Frobenius inner product transpose property. ⟨E, X·A⟩_F = ⟨Xᵀ·E, A⟩_F

Proof: Expand both sides as triple sums and swap summation order.

source

theorem Rigollet.Chapter4.Thm_4_4.rank_sub_le {m p : ℕ} (A B : Matrix (Fin m) (Fin p) ℝ) :

(A - B).rank ≤ A.rank + B.rank

Rank subadditivity. rank(A - B) ≤ rank(A) + rank(B).
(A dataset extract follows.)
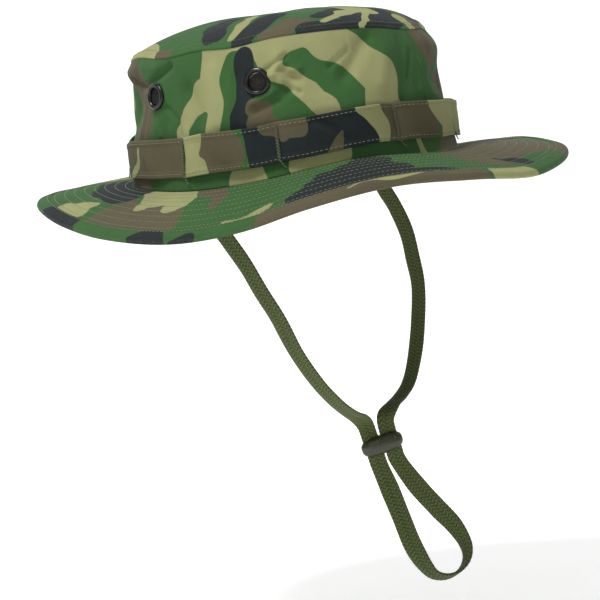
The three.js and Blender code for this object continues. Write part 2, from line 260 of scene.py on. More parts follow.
# Folds and dents in the crown: depth, width, and a line of [degrees, height] stops.
FOLDS = [
    (-3.4, 14, [[124, 42], [136, 44]]),
    (2.2, 7, [[128, 65], [138, 66]]),
    (-1.6, 2.2, [[132, 60], [141, 56.5], [149, 55], [156, 60], [166, 67]]),
    (0.9, 4, [[146, 66], [158, 68]]),
    (-1.1, 3.5, [[149, 55], [146, 42], [144, 28]]),
    (0.8, 5, [[158, 36], [161, 52]]),
    (-0.9, 4.5, [[176, 24], [178, 40], [174, 52]]),
    (0.7, 5, [[186, 34], [186, 60]]),
    (-0.8, 4, [[193, 30], [195, 56]]),
    (-1.8, 2.6, [[211, 54], [214, 50]]),
    (1.2, 3, [[207, 53], [210, 57], [211, 62]]),
    (0.9, 2.5, [[199, 40.5], [206, 43], [210, 49]]),
    (-0.9, 3, [[200, 37], [209, 40], [216, 48]]),
    (-1.2, 1.5, [[206, 56], [213, 61]]),
    (-1.1, 1.4, [[208, 47], [216, 41]]),
    (0.8, 1.8, [[208, 52], [217, 53]]),
    (-0.9, 1.6, [[163, 45], [168, 38], [169, 30]]),
    (-1.0, 1.6, [[150, 47], [147, 38]]),
    (0.7, 2.0, [[155, 38], [158, 30]]),
    (-0.8, 1.8, [[236, 60], [228, 52]]),
    (-0.9, 2.0, [[266, 58], [262, 44]]),
    (0.8, 2.4, [[271, 52], [268, 36]]),
    (-1.5, 5, [[246, 67], [240, 58], [233, 46]]),
    (1.0, 6, [[252, 58], [246, 40]]),
    (-0.9, 5, [[262, 64], [259, 46], [256, 32]]),
    (1.4, 6, [[277, 62], [276, 50]]),
    (-2.4, 9, [[286, 42], [300, 40]]),
    (1.6, 8, [[286, 61], [304, 61]]),
    (-1.2, 4, [[330, 66], [338, 48], [334, 30]]),
    (1.0, 6, [[350, 40], [352, 60]]),
    (-1.0, 4, [[12, 60], [20, 40], [16, 28]]),
    (-1.3, 5, [[48, 68], [56, 50], [50, 34]]),
    (1.1, 6, [[66, 40], [70, 58]]),
    (-1.2, 4, [[88, 64], [96, 50], [92, 32]]),
    (1.0, 6, [[108, 36], [112, 56]]),
    (-1.0, 4, [[120, 58], [117, 36]]),
]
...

Proof: The range of (A-B).mulVecLin is contained in A.mulVecLin.range ⊔ (-B).mulVecLin.range.

source

theorem Rigollet.Chapter4.Thm_4_4.rank_mul_sub_le_add {n d T : ℕ} (X : Matrix (Fin n) (Fin d) ℝ) (Θhat Θstar : Matrix (Fin d) (Fin T) ℝ) :

(X * (Θhat - Θstar)).rank ≤ Θhat.rank + Θstar.rank

Rank bound for multiplication with difference. rank(X · (Θ̂ - Θ*)) ≤ rank(Θ̂) + rank(Θ*)

Proof: rank(AB) ≤ rank(B) and rank(A-B) ≤ rank(A) + rank(B).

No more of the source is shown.